Problem requirements: Repeat only the lines from the one containing "ends of the elastic" through the one containing "bpy.context.scene.collection.objects.link(empty)", exactly as written, both ends included.

Given data:
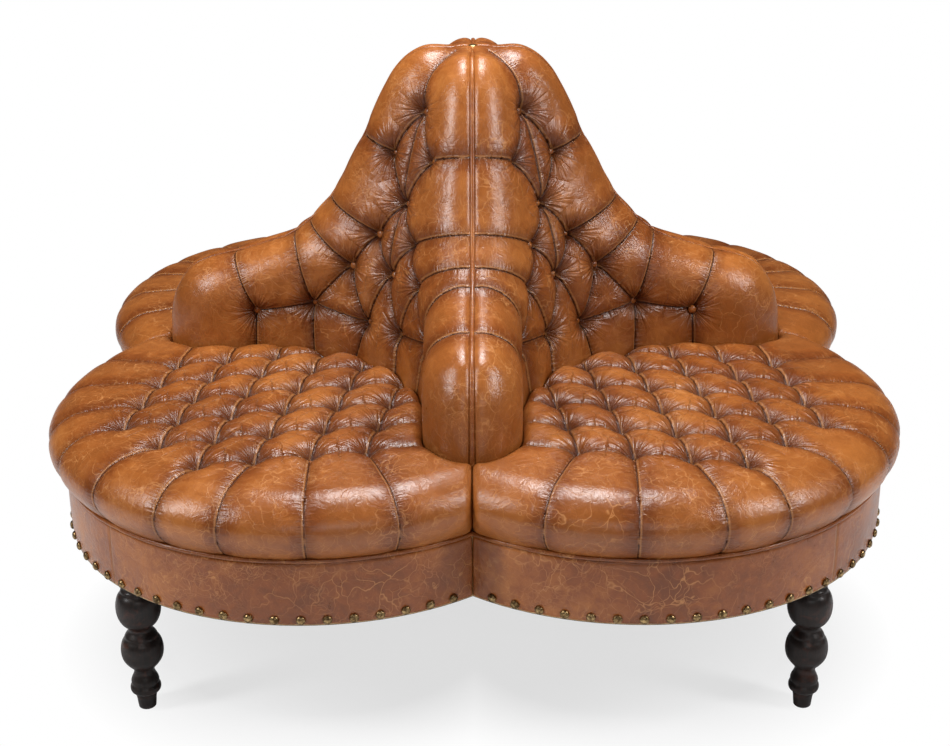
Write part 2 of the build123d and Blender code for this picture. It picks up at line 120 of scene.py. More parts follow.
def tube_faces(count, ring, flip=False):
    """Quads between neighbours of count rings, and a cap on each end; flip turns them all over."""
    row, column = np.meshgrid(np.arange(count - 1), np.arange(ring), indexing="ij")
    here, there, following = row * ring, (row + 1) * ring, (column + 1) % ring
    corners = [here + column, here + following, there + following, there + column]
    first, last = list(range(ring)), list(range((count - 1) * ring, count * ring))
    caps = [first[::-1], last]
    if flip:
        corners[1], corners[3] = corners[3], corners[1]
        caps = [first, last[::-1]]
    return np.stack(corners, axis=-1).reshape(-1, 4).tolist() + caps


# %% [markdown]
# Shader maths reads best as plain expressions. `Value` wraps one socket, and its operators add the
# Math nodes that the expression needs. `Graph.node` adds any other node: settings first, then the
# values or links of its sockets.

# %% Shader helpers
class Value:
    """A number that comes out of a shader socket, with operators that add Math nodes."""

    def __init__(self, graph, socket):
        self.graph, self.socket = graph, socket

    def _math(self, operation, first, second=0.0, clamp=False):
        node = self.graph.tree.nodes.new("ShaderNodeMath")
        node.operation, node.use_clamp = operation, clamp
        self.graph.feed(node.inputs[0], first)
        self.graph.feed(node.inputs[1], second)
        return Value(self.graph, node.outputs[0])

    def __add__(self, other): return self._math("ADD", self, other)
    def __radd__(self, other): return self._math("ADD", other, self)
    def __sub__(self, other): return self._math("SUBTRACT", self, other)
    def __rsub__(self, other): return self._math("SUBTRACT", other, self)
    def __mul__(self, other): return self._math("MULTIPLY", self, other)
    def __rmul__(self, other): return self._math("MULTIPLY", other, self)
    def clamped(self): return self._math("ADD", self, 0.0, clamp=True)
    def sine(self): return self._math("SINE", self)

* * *

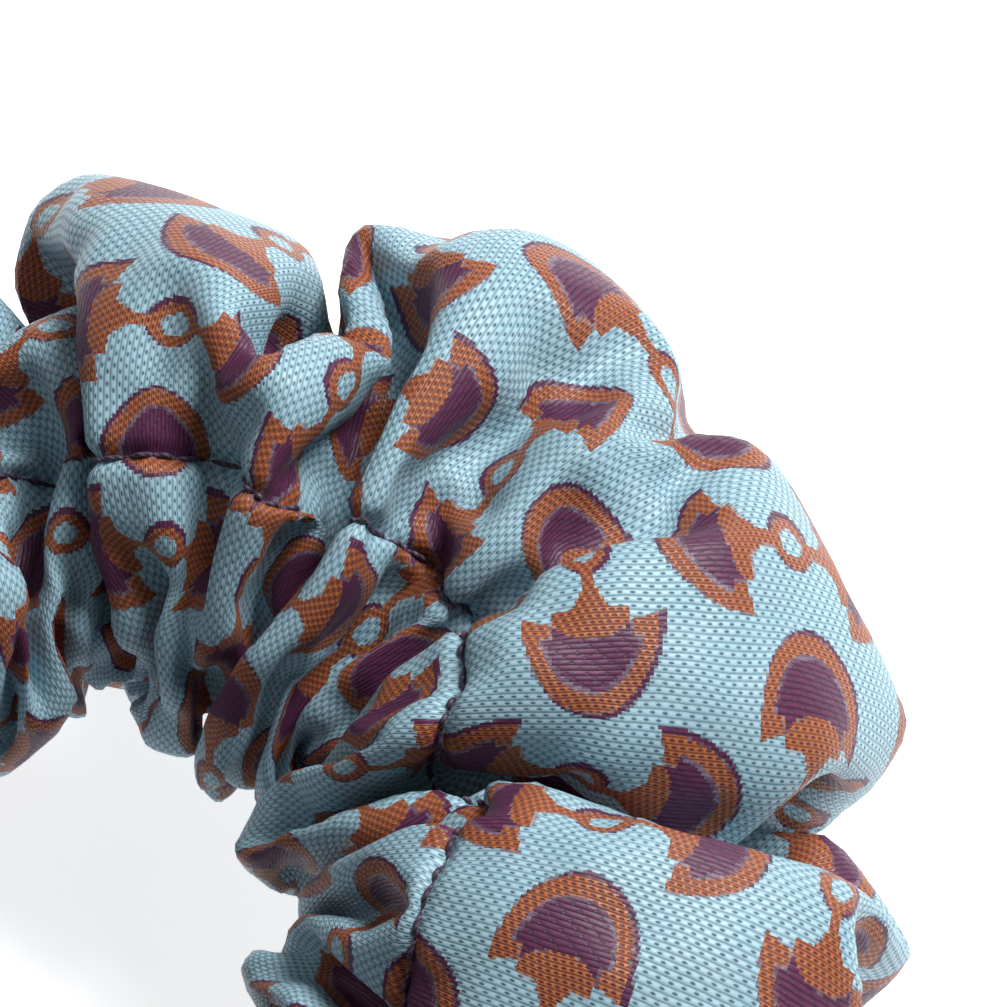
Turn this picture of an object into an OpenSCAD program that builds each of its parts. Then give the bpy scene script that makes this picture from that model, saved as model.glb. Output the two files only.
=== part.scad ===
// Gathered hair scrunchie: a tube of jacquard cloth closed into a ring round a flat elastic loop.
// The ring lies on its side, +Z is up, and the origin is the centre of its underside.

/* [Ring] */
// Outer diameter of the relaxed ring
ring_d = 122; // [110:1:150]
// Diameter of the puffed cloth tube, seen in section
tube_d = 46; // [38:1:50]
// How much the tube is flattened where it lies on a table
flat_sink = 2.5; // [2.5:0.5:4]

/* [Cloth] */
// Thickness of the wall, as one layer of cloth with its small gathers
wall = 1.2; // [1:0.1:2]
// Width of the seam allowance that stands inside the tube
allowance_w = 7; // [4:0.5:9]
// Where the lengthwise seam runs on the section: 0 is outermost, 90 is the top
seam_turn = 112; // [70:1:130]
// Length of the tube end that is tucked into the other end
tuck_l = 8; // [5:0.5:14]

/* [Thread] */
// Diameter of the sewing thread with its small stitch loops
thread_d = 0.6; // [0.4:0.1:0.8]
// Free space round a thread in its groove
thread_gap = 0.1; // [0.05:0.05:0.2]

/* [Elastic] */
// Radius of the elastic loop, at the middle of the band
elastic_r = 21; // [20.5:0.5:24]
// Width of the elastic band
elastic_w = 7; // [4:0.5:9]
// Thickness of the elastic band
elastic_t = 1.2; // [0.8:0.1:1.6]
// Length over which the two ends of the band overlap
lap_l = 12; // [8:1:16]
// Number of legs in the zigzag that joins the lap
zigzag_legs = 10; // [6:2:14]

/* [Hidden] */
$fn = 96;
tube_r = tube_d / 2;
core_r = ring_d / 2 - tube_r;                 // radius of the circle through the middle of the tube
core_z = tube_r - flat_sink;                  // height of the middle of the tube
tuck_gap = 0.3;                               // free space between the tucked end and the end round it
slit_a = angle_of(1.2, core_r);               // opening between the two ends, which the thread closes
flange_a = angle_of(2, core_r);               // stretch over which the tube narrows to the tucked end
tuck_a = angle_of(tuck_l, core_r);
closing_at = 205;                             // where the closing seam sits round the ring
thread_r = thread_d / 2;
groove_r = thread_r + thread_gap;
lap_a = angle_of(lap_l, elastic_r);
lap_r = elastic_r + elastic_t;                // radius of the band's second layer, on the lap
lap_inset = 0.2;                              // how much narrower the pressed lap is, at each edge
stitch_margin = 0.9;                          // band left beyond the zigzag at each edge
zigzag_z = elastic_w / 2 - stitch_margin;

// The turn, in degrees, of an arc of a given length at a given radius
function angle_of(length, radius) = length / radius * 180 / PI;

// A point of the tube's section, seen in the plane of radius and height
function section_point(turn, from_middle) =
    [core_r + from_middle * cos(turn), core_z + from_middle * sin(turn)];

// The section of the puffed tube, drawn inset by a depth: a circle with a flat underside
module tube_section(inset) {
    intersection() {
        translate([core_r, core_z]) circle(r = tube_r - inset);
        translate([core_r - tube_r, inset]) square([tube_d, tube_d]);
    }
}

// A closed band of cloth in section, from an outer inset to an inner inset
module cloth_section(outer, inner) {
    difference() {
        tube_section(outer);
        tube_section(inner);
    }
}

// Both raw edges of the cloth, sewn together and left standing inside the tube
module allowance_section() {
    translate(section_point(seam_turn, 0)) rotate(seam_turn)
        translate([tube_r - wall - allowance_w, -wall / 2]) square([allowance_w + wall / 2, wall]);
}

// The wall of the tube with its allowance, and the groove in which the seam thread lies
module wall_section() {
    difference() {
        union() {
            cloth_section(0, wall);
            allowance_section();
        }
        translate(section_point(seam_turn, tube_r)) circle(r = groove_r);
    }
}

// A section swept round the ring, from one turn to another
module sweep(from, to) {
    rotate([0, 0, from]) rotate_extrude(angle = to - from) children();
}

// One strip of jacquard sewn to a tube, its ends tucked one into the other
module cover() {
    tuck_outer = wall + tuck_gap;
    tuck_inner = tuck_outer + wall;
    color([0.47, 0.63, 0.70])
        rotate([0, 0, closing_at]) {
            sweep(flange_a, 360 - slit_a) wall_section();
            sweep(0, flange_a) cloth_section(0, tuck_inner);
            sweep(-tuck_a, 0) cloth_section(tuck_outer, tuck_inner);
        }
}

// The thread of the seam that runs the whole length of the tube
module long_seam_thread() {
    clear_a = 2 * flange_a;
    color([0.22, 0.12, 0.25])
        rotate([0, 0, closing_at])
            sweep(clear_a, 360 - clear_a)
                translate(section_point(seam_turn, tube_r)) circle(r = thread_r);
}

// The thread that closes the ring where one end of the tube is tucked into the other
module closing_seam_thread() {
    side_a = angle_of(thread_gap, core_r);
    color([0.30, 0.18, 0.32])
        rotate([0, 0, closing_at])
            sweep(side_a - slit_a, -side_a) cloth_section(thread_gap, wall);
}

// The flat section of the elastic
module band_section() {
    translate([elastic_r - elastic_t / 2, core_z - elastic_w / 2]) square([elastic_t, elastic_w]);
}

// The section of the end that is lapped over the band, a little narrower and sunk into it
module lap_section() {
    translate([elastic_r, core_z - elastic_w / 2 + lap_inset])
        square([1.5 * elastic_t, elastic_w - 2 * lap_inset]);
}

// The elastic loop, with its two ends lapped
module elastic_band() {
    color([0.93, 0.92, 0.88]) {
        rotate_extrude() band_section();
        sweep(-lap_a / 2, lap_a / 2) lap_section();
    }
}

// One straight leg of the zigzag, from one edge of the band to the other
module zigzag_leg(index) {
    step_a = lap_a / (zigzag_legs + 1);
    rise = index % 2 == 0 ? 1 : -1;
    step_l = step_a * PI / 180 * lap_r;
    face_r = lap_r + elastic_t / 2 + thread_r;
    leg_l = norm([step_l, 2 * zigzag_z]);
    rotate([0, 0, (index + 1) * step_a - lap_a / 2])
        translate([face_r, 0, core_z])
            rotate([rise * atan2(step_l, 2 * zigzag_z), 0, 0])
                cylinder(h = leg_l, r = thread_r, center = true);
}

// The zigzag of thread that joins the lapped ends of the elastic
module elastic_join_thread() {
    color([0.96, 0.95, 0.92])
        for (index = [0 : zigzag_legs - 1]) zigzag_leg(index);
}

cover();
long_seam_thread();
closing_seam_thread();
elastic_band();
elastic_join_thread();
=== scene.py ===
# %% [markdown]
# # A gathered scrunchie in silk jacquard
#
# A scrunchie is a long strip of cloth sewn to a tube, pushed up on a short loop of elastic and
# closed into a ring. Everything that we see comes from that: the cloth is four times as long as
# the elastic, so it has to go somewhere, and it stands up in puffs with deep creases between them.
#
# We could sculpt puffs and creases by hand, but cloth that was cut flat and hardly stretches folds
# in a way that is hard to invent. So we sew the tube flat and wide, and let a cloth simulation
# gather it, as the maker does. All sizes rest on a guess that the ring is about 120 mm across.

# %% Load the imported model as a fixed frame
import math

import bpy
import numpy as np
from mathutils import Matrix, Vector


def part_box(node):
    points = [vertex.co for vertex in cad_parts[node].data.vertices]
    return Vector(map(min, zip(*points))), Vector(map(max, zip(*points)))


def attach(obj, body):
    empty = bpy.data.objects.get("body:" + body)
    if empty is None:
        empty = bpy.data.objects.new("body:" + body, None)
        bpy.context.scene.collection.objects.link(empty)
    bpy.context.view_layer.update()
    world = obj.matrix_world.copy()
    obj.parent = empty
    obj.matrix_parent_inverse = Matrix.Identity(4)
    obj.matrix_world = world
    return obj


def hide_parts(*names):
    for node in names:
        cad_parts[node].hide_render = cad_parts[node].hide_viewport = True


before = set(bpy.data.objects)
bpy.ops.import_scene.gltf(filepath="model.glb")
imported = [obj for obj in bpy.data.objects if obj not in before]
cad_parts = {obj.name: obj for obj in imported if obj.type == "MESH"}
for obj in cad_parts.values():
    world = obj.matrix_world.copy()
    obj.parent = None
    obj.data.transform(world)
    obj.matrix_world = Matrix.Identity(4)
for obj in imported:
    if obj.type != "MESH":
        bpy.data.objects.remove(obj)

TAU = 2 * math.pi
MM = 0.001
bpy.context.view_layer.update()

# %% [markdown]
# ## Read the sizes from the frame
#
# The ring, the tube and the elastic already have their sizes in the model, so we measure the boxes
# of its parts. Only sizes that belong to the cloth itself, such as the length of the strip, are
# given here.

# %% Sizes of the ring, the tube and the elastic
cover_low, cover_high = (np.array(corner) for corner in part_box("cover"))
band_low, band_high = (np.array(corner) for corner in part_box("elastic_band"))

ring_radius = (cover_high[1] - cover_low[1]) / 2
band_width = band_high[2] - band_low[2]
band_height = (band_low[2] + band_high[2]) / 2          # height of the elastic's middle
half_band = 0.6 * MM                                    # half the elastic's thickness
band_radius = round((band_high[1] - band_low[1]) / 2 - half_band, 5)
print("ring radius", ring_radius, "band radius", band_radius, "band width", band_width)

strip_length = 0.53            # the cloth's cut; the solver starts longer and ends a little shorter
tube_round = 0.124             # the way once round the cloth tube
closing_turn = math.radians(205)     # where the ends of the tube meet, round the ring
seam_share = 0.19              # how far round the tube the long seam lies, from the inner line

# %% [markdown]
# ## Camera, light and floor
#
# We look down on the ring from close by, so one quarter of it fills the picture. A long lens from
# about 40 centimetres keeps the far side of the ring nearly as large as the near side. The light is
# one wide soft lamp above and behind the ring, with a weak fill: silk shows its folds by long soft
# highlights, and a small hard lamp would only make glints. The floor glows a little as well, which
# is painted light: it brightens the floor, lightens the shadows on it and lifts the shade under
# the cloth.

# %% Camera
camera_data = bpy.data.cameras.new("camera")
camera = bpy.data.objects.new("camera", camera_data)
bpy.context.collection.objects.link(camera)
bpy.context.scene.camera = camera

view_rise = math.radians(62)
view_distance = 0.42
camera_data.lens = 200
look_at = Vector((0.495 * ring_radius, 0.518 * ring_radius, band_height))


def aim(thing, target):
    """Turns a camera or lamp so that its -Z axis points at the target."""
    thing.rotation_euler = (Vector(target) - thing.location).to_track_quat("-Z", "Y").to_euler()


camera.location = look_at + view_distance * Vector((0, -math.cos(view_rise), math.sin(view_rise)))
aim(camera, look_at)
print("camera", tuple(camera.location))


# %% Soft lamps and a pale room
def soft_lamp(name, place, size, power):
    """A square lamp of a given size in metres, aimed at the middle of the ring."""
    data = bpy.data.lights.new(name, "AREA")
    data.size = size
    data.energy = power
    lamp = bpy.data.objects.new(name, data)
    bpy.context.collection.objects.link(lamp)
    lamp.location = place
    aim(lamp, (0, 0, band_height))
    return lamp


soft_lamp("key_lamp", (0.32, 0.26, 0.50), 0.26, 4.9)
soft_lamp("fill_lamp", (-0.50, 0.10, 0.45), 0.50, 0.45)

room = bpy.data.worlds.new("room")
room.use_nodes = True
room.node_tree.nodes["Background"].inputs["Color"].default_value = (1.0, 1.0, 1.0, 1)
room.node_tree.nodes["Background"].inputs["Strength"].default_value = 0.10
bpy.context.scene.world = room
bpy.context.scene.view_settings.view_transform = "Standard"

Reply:
// The zigzag of thread that joins the lapped ends of the elastic
module elastic_join_thread() {
    color([0.96, 0.95, 0.92])
        for (index = [0 : zigzag_legs - 1]) zigzag_leg(index);
}

cover();
long_seam_thread();
closing_seam_thread();
elastic_band();
elastic_join_thread();
=== scene.py ===
# %% [markdown]
# # A gathered scrunchie in silk jacquard
#
# A scrunchie is a long strip of cloth sewn to a tube, pushed up on a short loop of elastic and
# closed into a ring. Everything that we see comes from that: the cloth is four times as long as
# the elastic, so it has to go somewhere, and it stands up in puffs with deep creases between them.
#
# We could sculpt puffs and creases by hand, but cloth that was cut flat and hardly stretches folds
# in a way that is hard to invent. So we sew the tube flat and wide, and let a cloth simulation
# gather it, as the maker does. All sizes rest on a guess that the ring is about 120 mm across.

# %% Load the imported model as a fixed frame
import math

import bpy
import numpy as np
from mathutils import Matrix, Vector


def part_box(node):
    points = [vertex.co for vertex in cad_parts[node].data.vertices]
    return Vector(map(min, zip(*points))), Vector(map(max, zip(*points)))


def attach(obj, body):
    empty = bpy.data.objects.get("body:" + body)
    if empty is None:
        empty = bpy.data.objects.new("body:" + body, None)
        bpy.context.scene.collection.objects.link(empty)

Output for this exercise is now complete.